If you’re considering an Odyssey 3D monitor, here’s a pragmatic checklist:
  • Expect to pay a premium for high‑resolution, high‑refresh autostereoscopic displays.
  • Be prepared to manage drivers and software updates: the Odyssey 3D Hub, GPU drivers and Windows patches may interact in surprising ways.
  • If you play competitive, fast‑paced multiplayer titles, prioritize latency and frame rate over 3D — these genres are not yet the sweet spot for glasses‑free stereo.
  • Single‑player, exploration and horror titles tend to benefit most from depth and cinematic HDR. If those are your priorities, this monitor’s strengths will be clearer.

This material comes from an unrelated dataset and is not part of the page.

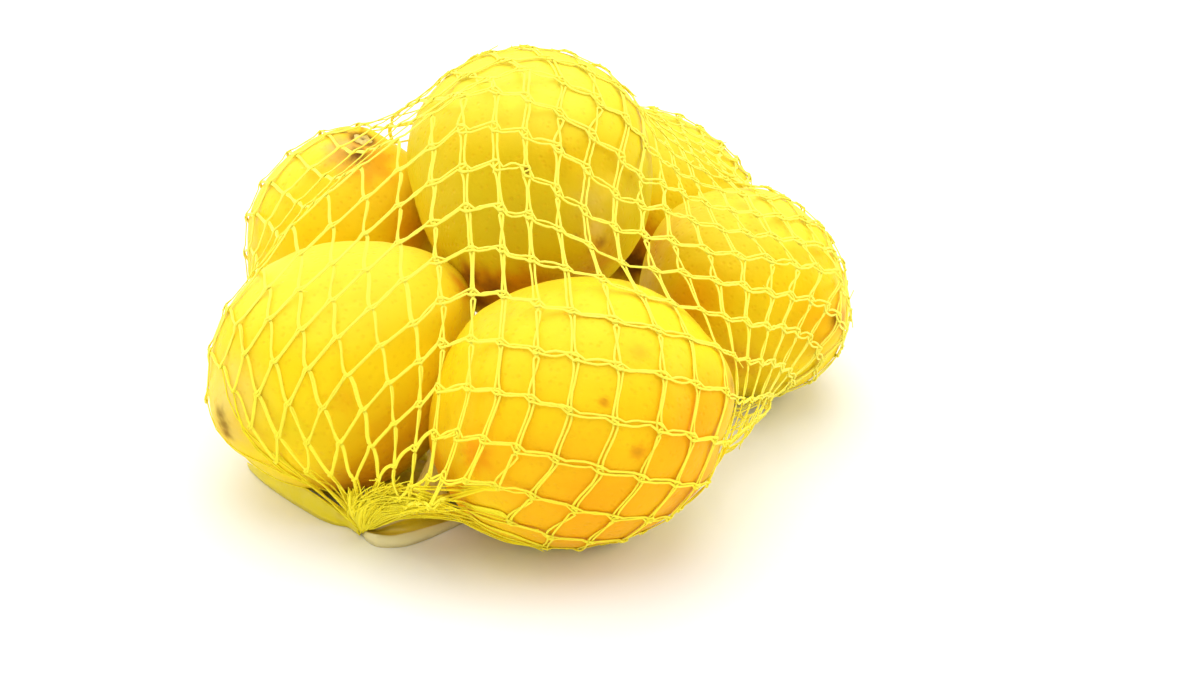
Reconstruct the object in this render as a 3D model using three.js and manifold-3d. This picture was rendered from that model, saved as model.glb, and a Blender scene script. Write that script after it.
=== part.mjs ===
// A knitted net bag of six lemons, lying on a table: five lemons stand in a ring and one lies on top of them.
// The net is drawn taut over the fruit, so the bag is one lumpy closed solid: the skin that a stretched net takes round the lemons,
// pulled out to a gather at each end. A folded strip of clear label film runs along the floor at the front gather.
// Millimetres, +Z up, -Y to the front, origin at the centre of the footprint, on the floor.
import * as THREE from "three";
import { mergeVertices } from "three/addons/utils/BufferGeometryUtils.js";
import Module from "manifold-3d";

// ---- driving dimensions -------------------------------------------------------------------------------------------
const NET_THICKNESS = 0.9; // how far the net stands off the peel
const FLOOR_CUT = 0.0; // the solid is cut flat here, so each of the five lower lemons rests on a small flat spot
const OFFSET = new THREE.Vector3(13.4, -39.6, 0); // brings the footprint's centre to the origin
const PACK_CENTRE = new THREE.Vector3(-14, 38, 27); // the skin is worked out along rays from here
const SKIN_DETAIL = 15; // icosahedron subdivision of the skin: 20 * (detail + 1)^2 triangles
const SKIN_STEPS = 500; // rounds of tightening
const REACH = 150; // farther than any point of the bag

// Each lemon: centre, direction of its blossom end, half length, half width, height of the blossom end's nipple and of the stem end's neck.
const LEMONS = {
  front_centre: { c: [-4.3, -13.7, 28.9], axis: [0.94, -0.17, 0.3], a: 32.0, b: 28.6, nipple: 3.0, neck: 1.5 },
  front_left: { c: [-58.1, 9.5, 27.1], axis: [-0.77, -0.63, -0.11], a: 29.8, b: 27.0, nipple: 2.0, neck: 1.2 },
  top: { c: [-15.9, 44.1, 60.6], axis: [0.43, -0.9, -0.06], a: 31.5, b: 27.0, nipple: 2.5, neck: 1.5 },
  right: { c: [33.6, 53.2, 25.0], axis: [0.7, -0.71, 0.11], a: 28.0, b: 25.0, nipple: 2.5, neck: 1.2 },
  back_left: { c: [-61.4, 63.6, 32.1], axis: [-0.18, 0.15, -0.97], a: 31.5, b: 23.8, nipple: 1.2, neck: 0.6 },
  back: { c: [12.3, 96.8, 26.9], axis: [0.7, 0.15, -0.7], a: 29.0, b: 24.6, nipple: 1.5, neck: 1.5 },
};
const LEMON_POWER = 2.05; // 2 is an ellipsoid, more is fuller at the shoulders
const NIPPLE_SPREAD = 0.27, NECK_SPREAD = 0.3; // radians

// The net's two gathered ends: tip, its radius, where the pull starts inside the bag, and the radius there.
const GATHERS = [
  { tip: [-50.4, -18.6, 4.6], rTip: 2.9, root: [-38.0, 4.0, 18.0], rRoot: 13 },
  { tip: [38.0, 117.0, 6.0], rTip: 3.4, root: [22.0, 88.0, 20.0], rRoot: 14 },
];
const GATHER_ZONE = 0.42; // radians round each gather where the skin's triangles are finer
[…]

  • Test the display in person where possible. Comfort and the sweet spot behavior are subjective; what feels immersive to one player may feel tiring to another.
Developers thinking about support should consider these steps:
  • Evaluate a native stereo path in your engine; if full stereo is too costly, create a targeted conversion profile for key scenes.

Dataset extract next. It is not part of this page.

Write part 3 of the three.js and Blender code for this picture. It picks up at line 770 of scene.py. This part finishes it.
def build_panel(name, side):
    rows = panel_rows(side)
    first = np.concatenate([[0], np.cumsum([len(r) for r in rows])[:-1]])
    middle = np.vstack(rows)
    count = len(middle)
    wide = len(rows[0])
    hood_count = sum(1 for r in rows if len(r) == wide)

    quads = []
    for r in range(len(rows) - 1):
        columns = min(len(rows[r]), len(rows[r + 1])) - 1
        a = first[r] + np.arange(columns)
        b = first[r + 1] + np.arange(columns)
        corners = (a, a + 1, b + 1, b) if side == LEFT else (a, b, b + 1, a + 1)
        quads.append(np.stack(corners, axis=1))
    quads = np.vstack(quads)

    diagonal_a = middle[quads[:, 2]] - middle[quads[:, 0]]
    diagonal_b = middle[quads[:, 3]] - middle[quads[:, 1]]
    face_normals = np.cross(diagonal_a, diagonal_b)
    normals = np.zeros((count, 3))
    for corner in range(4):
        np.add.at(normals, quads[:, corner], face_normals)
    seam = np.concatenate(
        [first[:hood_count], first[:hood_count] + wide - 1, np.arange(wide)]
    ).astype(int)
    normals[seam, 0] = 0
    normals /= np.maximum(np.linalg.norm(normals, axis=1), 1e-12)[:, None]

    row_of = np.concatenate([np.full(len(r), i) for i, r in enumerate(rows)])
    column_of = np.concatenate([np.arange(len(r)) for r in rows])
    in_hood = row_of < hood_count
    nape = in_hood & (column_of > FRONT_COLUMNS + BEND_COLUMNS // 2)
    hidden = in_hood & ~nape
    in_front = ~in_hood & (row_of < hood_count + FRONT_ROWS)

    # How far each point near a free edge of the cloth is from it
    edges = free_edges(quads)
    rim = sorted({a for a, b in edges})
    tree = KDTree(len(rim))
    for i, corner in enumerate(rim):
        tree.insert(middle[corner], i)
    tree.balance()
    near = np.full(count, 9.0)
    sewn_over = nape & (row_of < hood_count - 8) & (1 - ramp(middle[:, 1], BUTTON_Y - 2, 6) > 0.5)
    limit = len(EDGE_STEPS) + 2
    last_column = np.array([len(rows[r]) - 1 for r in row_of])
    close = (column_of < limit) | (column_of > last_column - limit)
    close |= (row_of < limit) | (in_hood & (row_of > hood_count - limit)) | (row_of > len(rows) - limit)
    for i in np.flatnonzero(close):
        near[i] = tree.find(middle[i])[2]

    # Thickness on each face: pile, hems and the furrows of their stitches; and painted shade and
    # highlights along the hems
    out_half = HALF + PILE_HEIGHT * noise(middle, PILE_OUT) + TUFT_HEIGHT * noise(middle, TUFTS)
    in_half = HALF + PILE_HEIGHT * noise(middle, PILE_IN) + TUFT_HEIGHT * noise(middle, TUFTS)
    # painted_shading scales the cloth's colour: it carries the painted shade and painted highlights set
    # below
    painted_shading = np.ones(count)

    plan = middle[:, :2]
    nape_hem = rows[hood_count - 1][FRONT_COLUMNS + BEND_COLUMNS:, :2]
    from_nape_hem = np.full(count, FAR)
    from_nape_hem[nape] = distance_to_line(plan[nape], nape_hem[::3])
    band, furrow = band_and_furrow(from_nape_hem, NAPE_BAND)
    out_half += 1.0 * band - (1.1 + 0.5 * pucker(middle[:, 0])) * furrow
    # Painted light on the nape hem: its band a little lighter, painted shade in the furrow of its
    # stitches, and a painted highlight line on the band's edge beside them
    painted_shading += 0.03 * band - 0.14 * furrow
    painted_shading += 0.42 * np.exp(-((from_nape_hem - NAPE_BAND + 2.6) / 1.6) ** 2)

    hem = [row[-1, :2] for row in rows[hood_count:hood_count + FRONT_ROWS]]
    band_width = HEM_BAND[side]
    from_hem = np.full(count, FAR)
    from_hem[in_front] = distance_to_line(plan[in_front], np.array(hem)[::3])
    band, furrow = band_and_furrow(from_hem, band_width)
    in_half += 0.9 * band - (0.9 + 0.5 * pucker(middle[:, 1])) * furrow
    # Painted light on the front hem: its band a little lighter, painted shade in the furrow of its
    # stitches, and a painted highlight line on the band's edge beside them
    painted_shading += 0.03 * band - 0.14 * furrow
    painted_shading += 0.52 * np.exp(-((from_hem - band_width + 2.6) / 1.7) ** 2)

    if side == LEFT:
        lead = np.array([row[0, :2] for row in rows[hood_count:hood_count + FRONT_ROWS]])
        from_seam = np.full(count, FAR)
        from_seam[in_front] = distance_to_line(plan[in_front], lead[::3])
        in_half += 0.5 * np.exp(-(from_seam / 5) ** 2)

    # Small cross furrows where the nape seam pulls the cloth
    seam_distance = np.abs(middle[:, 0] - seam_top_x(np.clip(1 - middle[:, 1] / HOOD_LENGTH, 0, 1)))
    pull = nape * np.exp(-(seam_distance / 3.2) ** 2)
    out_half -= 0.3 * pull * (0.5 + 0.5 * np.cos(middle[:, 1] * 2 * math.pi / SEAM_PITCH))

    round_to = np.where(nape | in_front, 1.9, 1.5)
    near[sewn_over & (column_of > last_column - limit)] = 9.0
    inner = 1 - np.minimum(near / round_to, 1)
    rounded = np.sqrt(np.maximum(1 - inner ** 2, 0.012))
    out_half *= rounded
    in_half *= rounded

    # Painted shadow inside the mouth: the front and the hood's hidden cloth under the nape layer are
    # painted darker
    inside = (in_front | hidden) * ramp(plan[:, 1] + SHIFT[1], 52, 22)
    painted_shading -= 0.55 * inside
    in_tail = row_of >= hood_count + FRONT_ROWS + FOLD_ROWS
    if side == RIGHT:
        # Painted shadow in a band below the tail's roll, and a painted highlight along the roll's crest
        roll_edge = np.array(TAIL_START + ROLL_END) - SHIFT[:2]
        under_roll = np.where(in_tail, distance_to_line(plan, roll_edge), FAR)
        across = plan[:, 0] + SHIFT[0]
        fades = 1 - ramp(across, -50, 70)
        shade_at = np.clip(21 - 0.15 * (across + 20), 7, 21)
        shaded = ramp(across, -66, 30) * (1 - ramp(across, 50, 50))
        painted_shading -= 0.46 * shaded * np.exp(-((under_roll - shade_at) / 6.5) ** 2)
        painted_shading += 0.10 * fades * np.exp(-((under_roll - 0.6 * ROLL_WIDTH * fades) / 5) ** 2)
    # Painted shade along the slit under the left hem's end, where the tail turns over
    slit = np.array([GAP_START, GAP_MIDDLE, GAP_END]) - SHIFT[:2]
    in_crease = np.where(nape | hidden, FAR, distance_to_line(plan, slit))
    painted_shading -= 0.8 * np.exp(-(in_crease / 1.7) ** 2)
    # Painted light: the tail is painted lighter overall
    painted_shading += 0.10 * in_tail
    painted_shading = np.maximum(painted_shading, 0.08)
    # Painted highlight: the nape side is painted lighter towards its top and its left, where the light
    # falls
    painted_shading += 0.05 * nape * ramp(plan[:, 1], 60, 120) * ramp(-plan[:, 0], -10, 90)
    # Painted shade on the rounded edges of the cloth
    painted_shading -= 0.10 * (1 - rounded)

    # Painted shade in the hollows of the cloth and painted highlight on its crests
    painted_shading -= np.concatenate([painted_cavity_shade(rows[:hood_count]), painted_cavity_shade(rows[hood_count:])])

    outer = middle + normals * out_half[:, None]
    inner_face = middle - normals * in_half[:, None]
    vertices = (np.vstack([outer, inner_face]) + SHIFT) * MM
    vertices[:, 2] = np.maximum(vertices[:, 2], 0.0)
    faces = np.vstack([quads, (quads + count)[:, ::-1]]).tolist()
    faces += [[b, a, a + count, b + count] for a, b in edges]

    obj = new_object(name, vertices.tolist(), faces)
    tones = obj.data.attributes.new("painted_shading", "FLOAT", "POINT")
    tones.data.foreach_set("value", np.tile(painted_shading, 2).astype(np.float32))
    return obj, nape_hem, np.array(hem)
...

  • Expose HDR10+ metadata in your post‑processing pipeline so displays can do per‑frame tone mapping.
  • Test across vendor GPUs and connection types (DisplayPort and HDMI) to ensure consistent player experience.

Conclusion​

Samsung’s GDC 2026 showcase is the clearest signal yet that glasses‑free 3D is being positioned as a serious, high‑end gaming feature — not a fleeting gimmick. The combination of Odyssey 3D hardware, an expanding 3D Hub catalog, HDR10+ GAMING and studio partnerships forms a credible strategy. But the road ahead is pragmatic and unforgiving: success depends on solid software engineering, broad developer support, and an elimination of the early adopter friction that threatens to make the category feel experimental.
For players and developers, the right takeaway is dual: be excited by the possibilities — the depth and dynamic HDR can make worlds feel tangibly different — but remain cautious about day‑one expectations. If Samsung and its partners can quickly stabilize tooling, broaden GPU and engine compatibility, and deliver a steady stream of high‑quality native or well‑tuned conversion titles, glasses‑free 3D could become a durable part of the single‑player, cinematic gaming experience. If those pieces don’t fall into place, it risks being a brilliant but niche chapter in display history.
Either way, the next twelve months will decide whether glasses‑free 3D finally graduates from spectacle to staple.